### Goal
Filter this data down to the lines that hold "from", and copy them.

### Source material
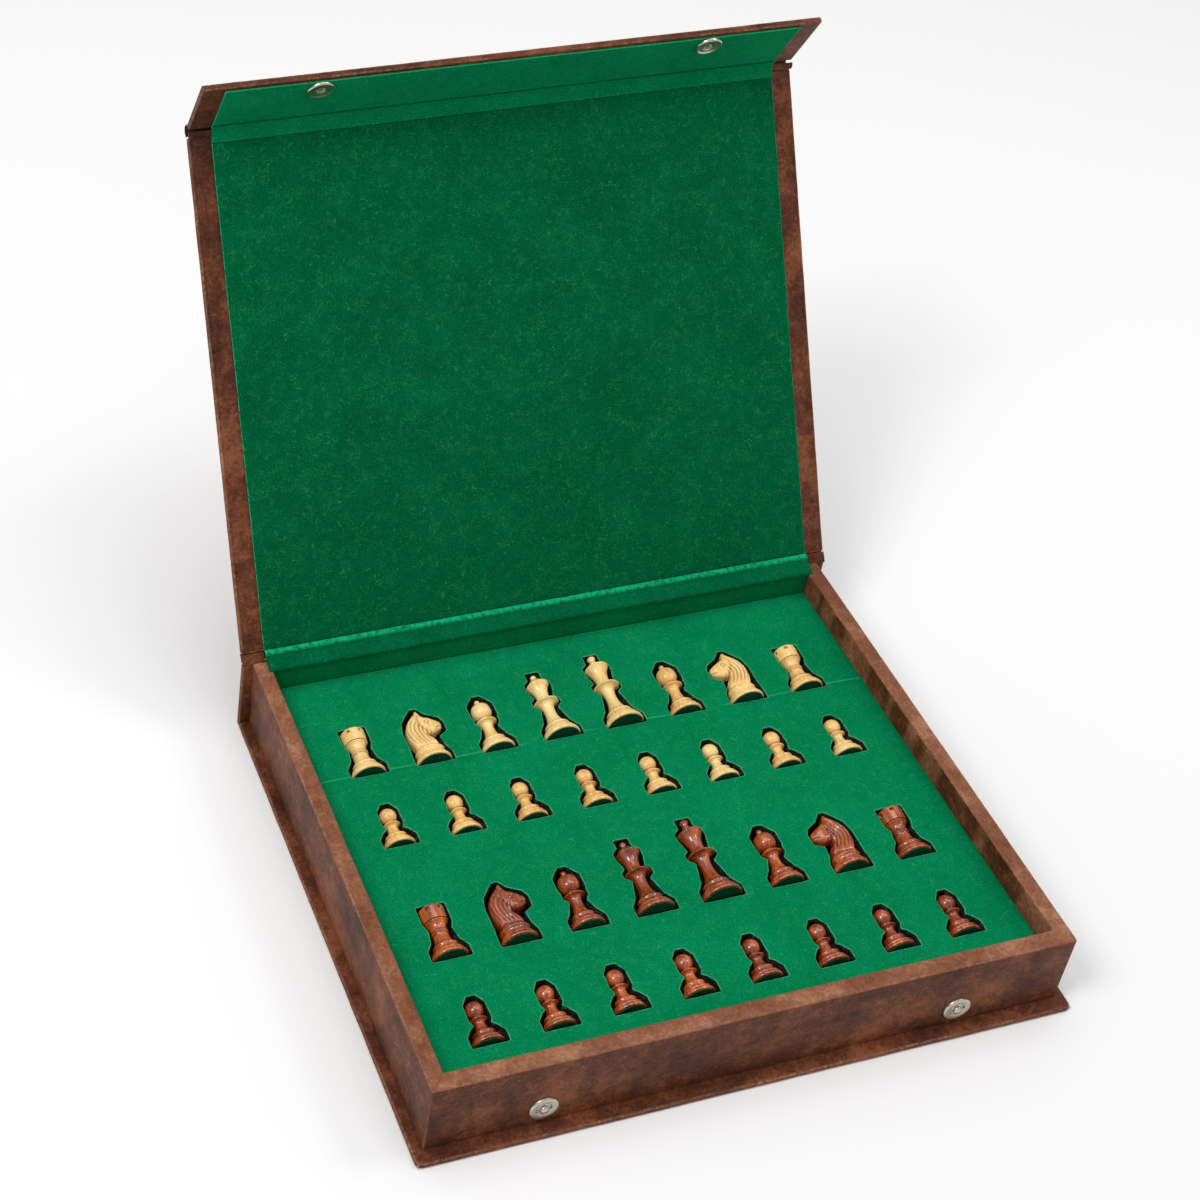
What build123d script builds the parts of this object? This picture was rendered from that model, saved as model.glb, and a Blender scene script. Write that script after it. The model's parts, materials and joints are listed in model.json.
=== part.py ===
from build123d import *

import os
from dataclasses import dataclass
from math import atan2, cos, pi, radians, sin, sqrt

# A travel chess set: a book-style coffer wrapped in leatherette, a velvet-skinned foam insert
# with 32 die-cut cavities, and the 32 chessmen lying in them. Millimetres, +Z up, +Y to the back.
# The origin is on the underside, centred left to right, at the tray's front face in Y.
# The lid is modelled where it stands open, and every size on it is given as if it were closed.

# Tray
tray_width = 400.0
tray_depth = 328.0
rim_height = 56.0
side_wall = 10.5
front_wall = 10.5
back_wall = 8.0
floor_board = 2.5
insert_drop = 17.0

# Coffer cover
side_overhang = 6.5
front_overhang = 9.0
base_board = 2.0
spine_board_thickness = 2.4
lid_board_thickness = 3.0
flap_board_thickness = 2.4
skin = 0.8
velvet = 1.2
spine_height = 54.0
turn_in = 16.5
velvet_lap = 2.0
closing_gap = 0.3

# Lid hinge and flap fold, in the closed box
lid_open_angle = 121.0
hinge_back = 2.0
hinge_rise = 1.5
lid_hinge_margin = 4.0
fold_margin = 4.0
flap_standoff = 3.5
flap_rest_fold = 61.0
flap_foot_gap = 0.4
flap_velvet_margin = 3.0
joint_gap = 0.3

# Insert
insert_clearance = 0.3
insert_velvet_thickness = 0.8
cavity_depth = 17.0
seat_gap = 0.3
cavity_margin = 1.1
cavity_head_margin = 2.2
cavity_corner = 1.2
facing_thickness = 1.0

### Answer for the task
What build123d script builds the parts of this object? This picture was rendered from that model, saved as model.glb, and a Blender scene script. Write that script after it. The model's parts, materials and joints are listed in model.json.
from build123d import *
from dataclasses import dataclass
from math import atan2, cos, pi, radians, sin, sqrt